Are you really helping workers by saying no to shopping on Thanksgiving? | Opinion Inc.

It’s Thanksgiving, the national holiday that’s been set aside by presidents going back to George Washington for Americans to come together once a year and argue about whether stores should be open.

If you’re like me, you’ve probably seen something like this, or several somethings, cropping up in your social media feeds:

“Because I believe in family, I pledge NOT to shop on Thanksgiving. If I’m shopping, someone else is working and NOT spending time with their family.”

It’s a noble sentiment, but for millions of American workers, a misguided one.

According to the most recent, though dated, research I could find, at least a quarter of Americans don’t have family within striking distance for a one-day holiday.

I’ve been there. Early in my career, I lived in Los Angeles and my parents lived in the tiny town of Round Mountain, Nevada, 425 miles north through several mountain passes that got pretty icy by late November.

I can tell you it’s no great celebration sitting alone in your apartment watching the Detroit Lions on TV. All in all, I’d rather have been working.

Most of the places I worked, young single employees drew lots to see who got to work on holidays, not who had to. Holiday shifts came with holiday pay — in our case, 2 1/2 times our regular daily wages. In the high-cost, low-wage world we lived in, it was like hitting a lottery ticket.

Even some employees who had families entered the drawings, because the extra pay meant they could buy nicer Christmas presents for their kids. And turkey dinner tastes just as good on Saturday as it does on Thursday.

Holiday pay’s getting harder to come by these days. Major retailers including Walmart and Target, which used to be open on Thanksgiving, ceased the practice during the COVID-19 emergency and recently announced that they won’t be opening their doors this Thanksgiving, or probably ever again. Other retailers are following suit.

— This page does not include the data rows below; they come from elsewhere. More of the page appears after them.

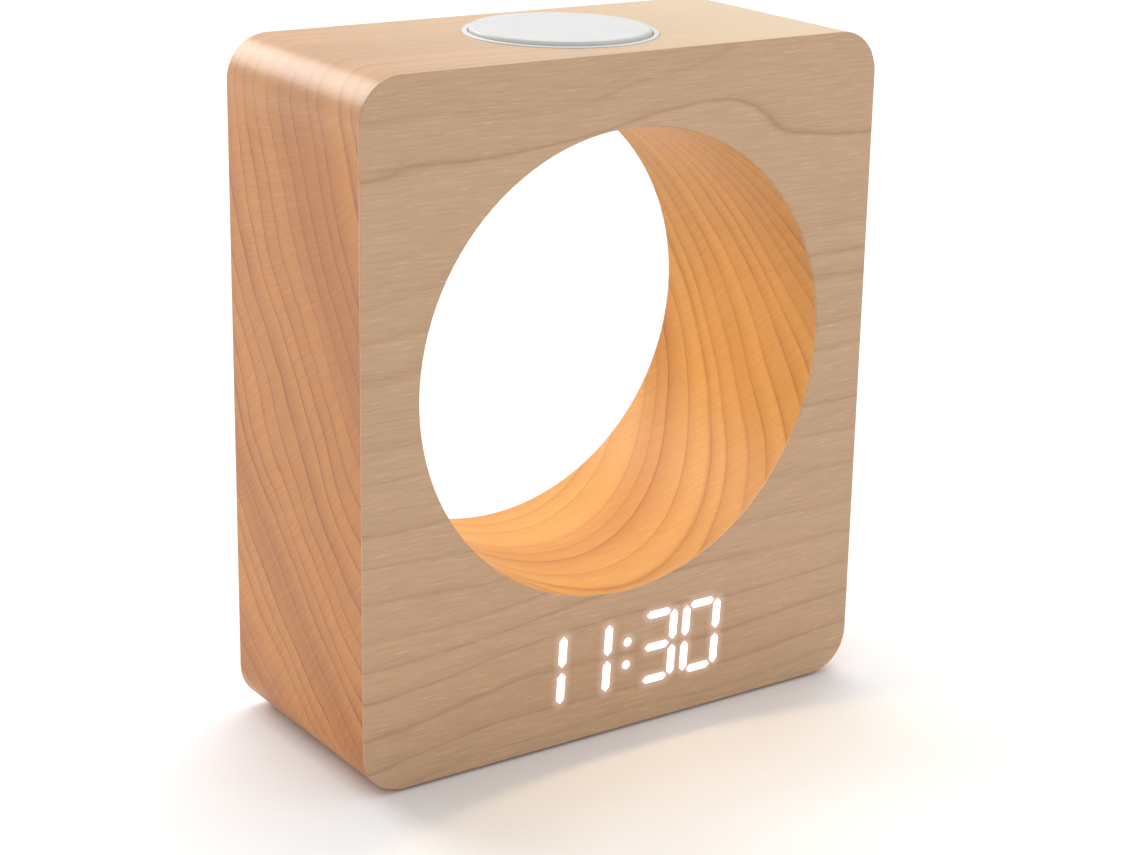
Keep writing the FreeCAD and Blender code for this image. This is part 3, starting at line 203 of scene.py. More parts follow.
def veneer(name, pale, ringed, spacing, cut, painted_top_light=None, lit=None):
    """Maple veneer, knife cut, sanded and sprayed with satin lacquer.

    The eye reads soft late-wood lines, fine fibres and short silky flecks under a low sheen.
    The top colour is painted light: the top of the wrap is painted paler, as light from above falls on
    it, more at the right end; lit is (strokes, colour, reach).
    """
    material, node, point = new_material(name)
    ring, fibre, ray, broad, heart = log_rings(node, point, spacing, cut)
    colour = node("Mix", {0: ring, 6: pale, 7: ringed}, out=2, data_type="RGBA")
    band = node("MapRange", (broad, 0.42, 0.72, 0.0, cut["bands"]))
    band = node("Math", (band, heart), operation="MAXIMUM")
    colour = node("Mix", {0: band, 6: colour, 7: ringed}, out=2, data_type="RGBA")
    fibres = node("MapRange", (fibre, 0.32, 0.68, 1 - cut["fibre"], 1 + cut["fibre"]))
    rays = node("MapRange", (ray, 0.35, 0.68, 1 - cut["ray"], 1 + cut["ray"]))
    shade = node("Math", (fibres, rays), operation="MULTIPLY")
    colour = node("VectorMath", {0: colour, "Scale": shade}, operation="SCALE")
    flecks = node("VectorMath", (point, (1 / 14, 1.0, 1.0)), operation="MULTIPLY")
    flecks = node("TexNoise", {"Vector": flecks, "Scale": 1 / 0.4, "Detail": 1.0})
    flecks = node("MapRange", (flecks, 0.62, 0.76, 0.0, cut["fleck"]))
    colour = node("Mix", {0: flecks, 6: colour, 7: linear("#fff2df")}, out=2, data_type="RGBA")
    # Painted light: the top of the wrap is mixed toward the paler top colour, more toward the right end,
    # where light from above falls on it.
    if painted_top_light:
        along, _, height = node("SeparateXYZ", (point,), out=slice(0, 3))
        painted_top_share = node("MapRange", (height, PAINTED_TOP_FROM, PAINTED_TOP_TO, 0.0, 1.0),
                        interpolation_type="SMOOTHSTEP")
        painted_top_share = node("Math", (painted_top_share, 3.0), operation="POWER")
        share = node("MapRange", (along, FRONT_LOW.x / MM, FRONT_HIGH.x / MM, PAINTED_TOP_LEFT, PAINTED_TOP_RIGHT))
        painted_top_share = node("Math", (painted_top_share, share), operation="MULTIPLY")
        colour = node("Mix", {0: painted_top_share, 6: colour, 7: painted_top_light}, out=2, data_type="RGBA")
    if lit:
        strokes, tone, reach = lit
        glow = halo(node, point, strokes, reach)
        colour = node("Mix", {0: glow, 6: colour, 7: tone}, out=2, data_type="RGBA")
    relief = node("Math", (ring, 0.5), operation="MULTIPLY")
    relief = node("Math", (fibre, 0.5, relief), operation="MULTIPLY_ADD")
    relief = node("Math", (ray, 0.3, relief), operation="MULTIPLY_ADD")
    bump = node("Bump", {"Strength": 0.28, "Distance": 0.06 * MM, "Height": relief})
    sheen = node("MapRange", (fibre, 0.3, 0.7, 0.38, 0.50))
    return finished(material, {
        "Base Color": colour, "Roughness": sheen, "Normal": bump, "IOR": 1.5,
        "Specular IOR Level": cut["gloss"], "Coat Weight": cut["coat"], "Coat Roughness": 0.24,
    })


def halo(node, point, strokes, reach):
    """How strongly the lit segments show through the veneer round them: 1 on them, fading over reach."""
    nearest = None
    for start, end in strokes:
        along = end - start
        offset = node("VectorMath", (point, start), operation="SUBTRACT")
        offset = node("VectorMath", (offset, (1.0, 0.0, 1.0)), operation="MULTIPLY")
        if along.length > 0.01:
            part = node("VectorMath", (offset, along / along.length_squared), out="Value",
                        operation="DOT_PRODUCT")
            part = node("Clamp", (part, 0.0, 1.0))
            step = node("VectorMath", {0: along, "Scale": part}, operation="SCALE")
            offset = node("VectorMath", (offset, step), operation="SUBTRACT")
        gap = node("VectorMath", (offset,), out="Value", operation="LENGTH")
        nearest = gap if nearest is None else node("Math", (nearest, gap), operation="MINIMUM")
    edge = SEGMENT_HALF / MM
    fade = node("MapRange", (nearest, edge, edge + reach / MM, 1.0, 0.0))
    fade = node("Math", (fade, HALO_FALL), operation="POWER")
    return node("Math", (fade, HALO_TOP), operation="MULTIPLY")


def fibreboard():
    """Raw MDF, pressed and machined: a fuzzy brown felt of short fibres, with no grain direction."""
    material, node, point = new_material("raw_mdf_fibreboard")
    fluff = node("TexNoise", {"Vector": point, "Scale": 1 / 0.6, "Detail": 5.0, "Roughness": 0.7})
    clumps = node("TexNoise", {"Vector": point, "Scale": 1 / 5, "Detail": 2.0})
    tone = node("Mix", {0: 0.3, 2: fluff, 3: clumps})
    colour = node("ValToRGB", (tone,), stops=[
        (0.3, linear("#7d5f3f")), (0.5, linear("#9d7c57")), (0.7, linear("#b99a74"))])
    bump = node("Bump", {"Strength": 0.5, "Distance": 0.1 * MM, "Height": fluff})
    return finished(material, {"Base Color": colour, "Roughness": 0.88, "Normal": bump, "IOR": 1.45})


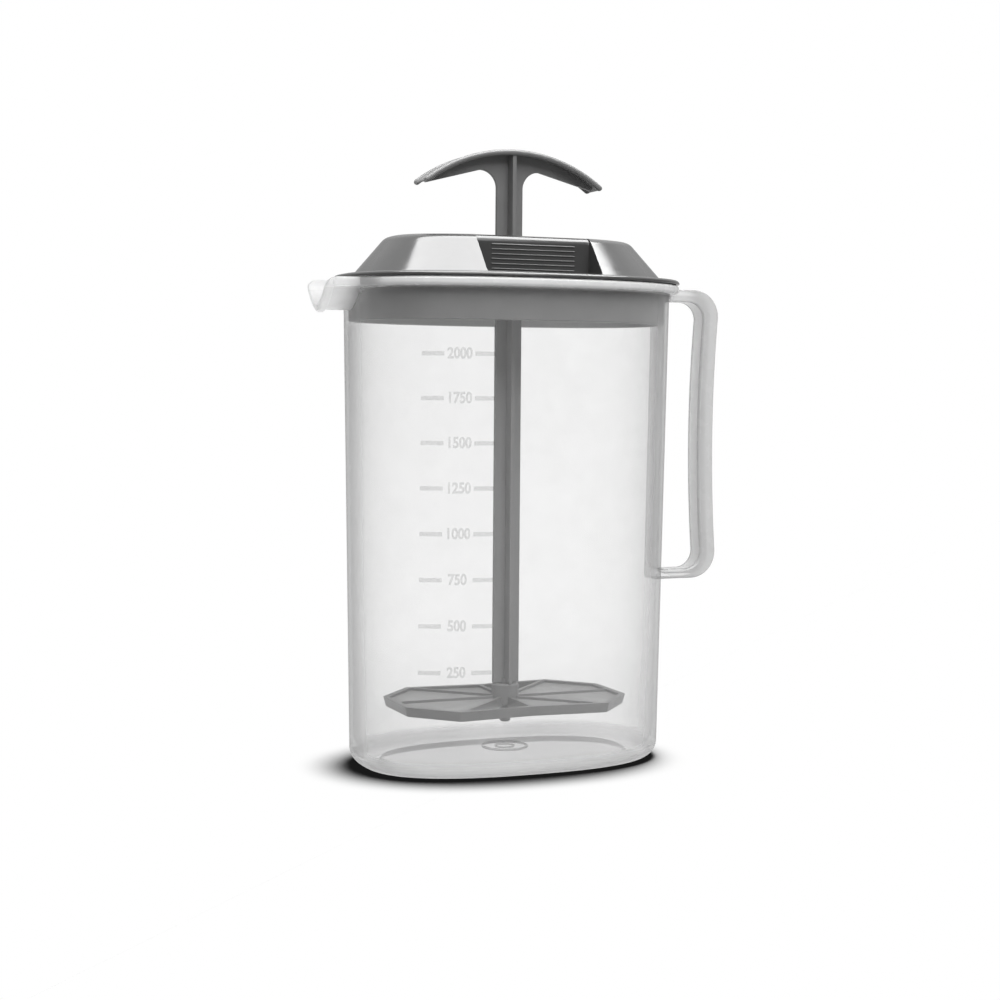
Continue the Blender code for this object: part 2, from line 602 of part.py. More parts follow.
def disc_outline():
    """The rim's upper outer corners, anticlockwise from the +X end's front corner."""
    a, end, c, b = DISC_HALF_LENGTH, DISC_END_HALF_WIDTH, DISC_CORNER_X, DISC_HALF_DEPTH
    waist = b - DISC_WAIST
    return [(a, -end), (a, end), (c, b), (0.0, waist), (-c, b), (-a, end), (-a, -end), (-c, -b), (0.0, -waist), (c, -b)]


def make_disc(material, plunger):
    top = disc_outline()
    low = inset_outline(top, [DISC_FLARE] * len(top))
    rings = [[(x, y, DISC_BOTTOM_Z) for x, y in low], [(x, y, DISC_TOP_Z) for x, y in top]]
    disc = add_object("mixing_disc", mesh_from_rings("mixing_disc", rings), material, plunger)

    a = DISC_HALF_LENGTH
    hub = (0.0, 0.0)
    spokes = [[hub, (a, 0.0), top[1], top[2]], [hub, top[2], top[3]], [hub, top[3], top[4]],
              [hub, top[4], top[5], (-a, 0.0)], [hub, (-a, 0.0), top[6], top[7]], [hub, top[7], top[8]],
              [hub, top[8], top[9]], [hub, top[9], top[0], (a, 0.0)]]
    open_fields = (1, 5)
    pockets, holes = [], []
    for number, field in enumerate(spokes):
        insets = [DISC_WALL + DISC_FLARE] * len(field)
        insets[0] = insets[-1] = SPOKE_WIDTH / 2
        shape = inset_outline(field, insets)
        (holes if number in open_fields else pockets).append(shape)
    above = add_prisms("disc_pockets_above", pockets, "Z", WEB_TOP_Z, DISC_TOP_Z + CUT_OVERRUN)
    below = add_prisms("disc_pockets_below", pockets, "Z", DISC_BOTTOM_Z - CUT_OVERRUN, WEB_BOTTOM_Z)
    through = add_prisms("disc_holes", holes, "Z", DISC_BOTTOM_Z - CUT_OVERRUN, DISC_TOP_Z + CUT_OVERRUN)
    for cutter in (above, below, through):
        boolean(disc, cutter, "DIFFERENCE")

    boss = [
        circle(HUB_RADIUS, HUB_BOTTOM_Z),
        circle(HUB_RADIUS, HUB_TOP_Z - HUB_EDGE_ROUND),
        circle(HUB_RADIUS - HUB_EDGE_ROUND, HUB_TOP_Z),
    ]
    boolean(disc, add_object("disc_hub", mesh_from_rings("disc_hub", boss)), "UNION")
    bore_radius = STUD_RADIUS + SEAT_GAP
    bore = [circle(bore_radius, DISC_BOTTOM_Z - CUT_OVERRUN), circle(bore_radius, HUB_TOP_Z + CUT_OVERRUN)]
    boolean(disc, add_object("disc_bore", mesh_from_rings("disc_bore", bore)), "DIFFERENCE")
    return disc


def main():
    clear_scene()
    add_axis()
    frosted = plastic("frosted_polypropylene", (0.84, 0.84, 0.84), 0.35, transmission=0.7)
    handle_white = plastic("frosted_handle", (0.78, 0.78, 0.78), 0.38, transmission=0.4)
    grey = plastic("grey_polypropylene", (0.13, 0.13, 0.135), 0.32)
    grey_inner = plastic("grey_inner_parts", (0.15, 0.15, 0.155), 0.4)
    make_jug(frosted)
    make_handle(handle_white)
    lid = make_lid(grey)
    make_skirt(grey, lid)
    plunger = make_plunger(grey_inner, lid)
    make_disc(grey_inner, plunger)


main()
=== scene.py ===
import math

import bmesh
import bpy
from mathutils import Matrix, Vector


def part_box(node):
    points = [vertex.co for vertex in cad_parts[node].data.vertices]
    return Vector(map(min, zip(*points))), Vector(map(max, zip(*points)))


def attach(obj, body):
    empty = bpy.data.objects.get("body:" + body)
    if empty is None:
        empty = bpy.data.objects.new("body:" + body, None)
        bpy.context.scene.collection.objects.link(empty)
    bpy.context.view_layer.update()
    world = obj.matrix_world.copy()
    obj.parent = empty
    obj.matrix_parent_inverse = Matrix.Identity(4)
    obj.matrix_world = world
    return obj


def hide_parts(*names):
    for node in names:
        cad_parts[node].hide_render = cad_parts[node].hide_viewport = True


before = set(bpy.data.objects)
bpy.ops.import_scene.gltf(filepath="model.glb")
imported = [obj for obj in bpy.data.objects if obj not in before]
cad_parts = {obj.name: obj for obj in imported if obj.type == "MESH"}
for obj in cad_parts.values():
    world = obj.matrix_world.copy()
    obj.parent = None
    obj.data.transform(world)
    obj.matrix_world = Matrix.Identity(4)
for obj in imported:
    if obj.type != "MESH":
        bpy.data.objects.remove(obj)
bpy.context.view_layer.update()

# Pieces are made in millimetres with X measured from the plunger's axis, and moved to the frame when they are kept
MM = 0.001
AXIS_X = sum(corner[0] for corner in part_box("plunger")) / 2
TO_FRAME = Matrix.Translation((AXIS_X, 0, 0)) @ Matrix.Scale(MM, 4)
# Edges that turn by more than this stay hard, and a cutting shape runs on past what it cuts
SHARP_ANGLE = math.radians(32)
OVERRUN = 4.0

# Jug
OVAL_POWER = 2.5
OVAL_SIDES = 264
JUG_HEIGHT = 225.6
JUG_TOP, JUG_BASE = (78.0, 49.8), (74.6, 46.0)
JUG_WALL = 1.8
JUG_CORNER_RADIUS = 8.0
FOOT_WIDTH, FOOT_RISE = 3.5, 3.5
FLOOR_TOP_Z = 6.0
BAND_HEIGHT, BAND_REACH, BAND_ROUND, BAND_FILLET = 4.0, 4.3, 1.5, 0.8
THICK_SKIN_DROP = 20.0
GATE_RINGS, GATE_RISE = ((10.6, 0.6), (4.4, 0.45)), 0.1

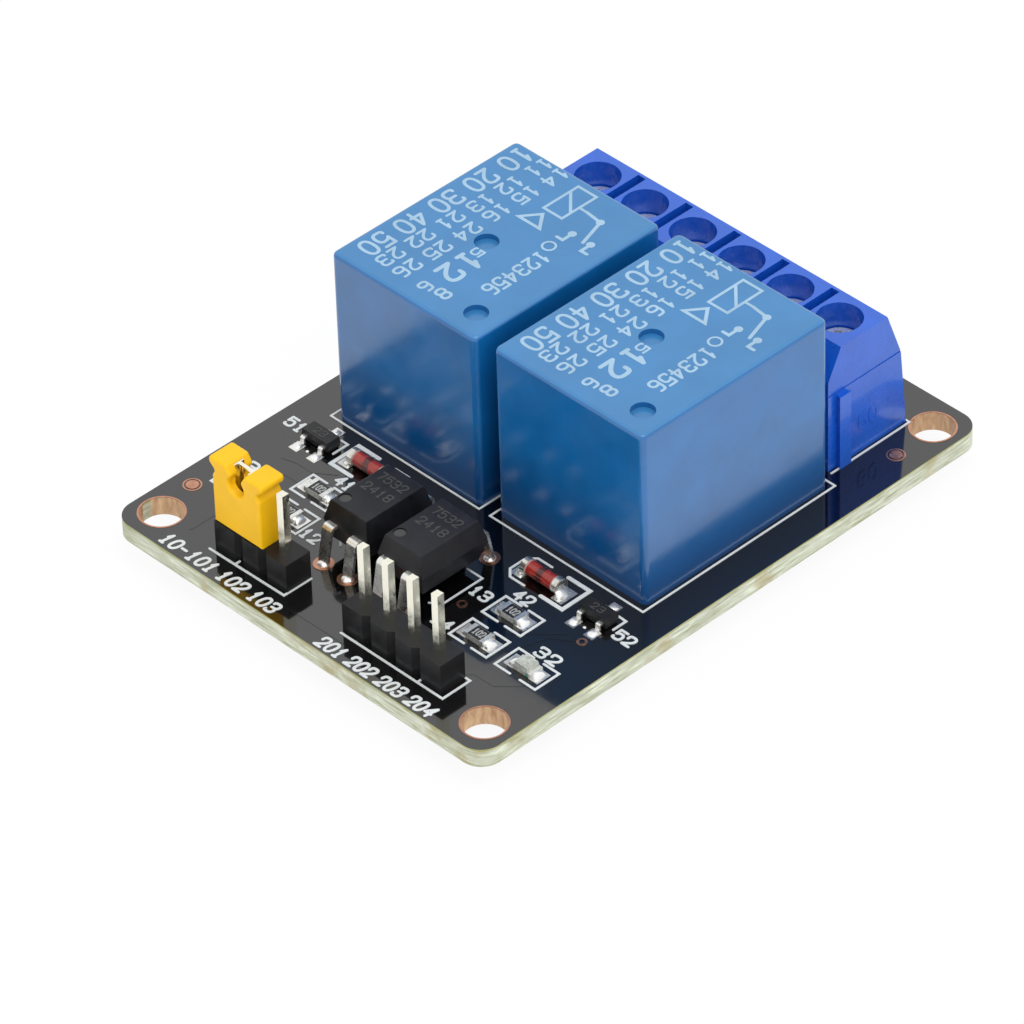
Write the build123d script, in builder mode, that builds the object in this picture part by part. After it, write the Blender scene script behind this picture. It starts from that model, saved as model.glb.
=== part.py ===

Because, you know, family.

“Staying closed for the first time on Thanksgiving Day 2020 helped us take care of our team and guests during the pandemic,” wrote Target CEO Brian Cornell in a Nov. 8 message to his troops. “But once I heard from team members how much they appreciated that time with their families, it was an easy decision to make the policy permanent.”

That letter followed an October video by a checkered-shirted Walmart U.S.A. CEO John Furner. “We want you to spend that day at home with family and loved ones,” Furner says, voicing over idyllic cutaway shots of overdressed multigenerational families around lavishly decorated tables in designer homes, toasting (I suppose) how lucky they are to work at a Walmart.

It’s always interesting when the people at the top project their experiences on the lower ranks. As the smiling CEOs tell us how pro-family they are, bear in mind that they’re making $17 to $24 million a year and won’t have to pay their workers holiday pay. Maybe that’s why they’re smiling.

Also, the day after Thanksgiving’s an all-hands call at their stores, so those employees will have to report at oh-dark-30 to prepare for hoards of Black Friday doorbuster shoppers.

To my friends in retail whose families live far away, and who won’t be getting extra pay this year, have the best Thanksgiving Day you can.

The Lions are much better this season, so it should be a pretty good game.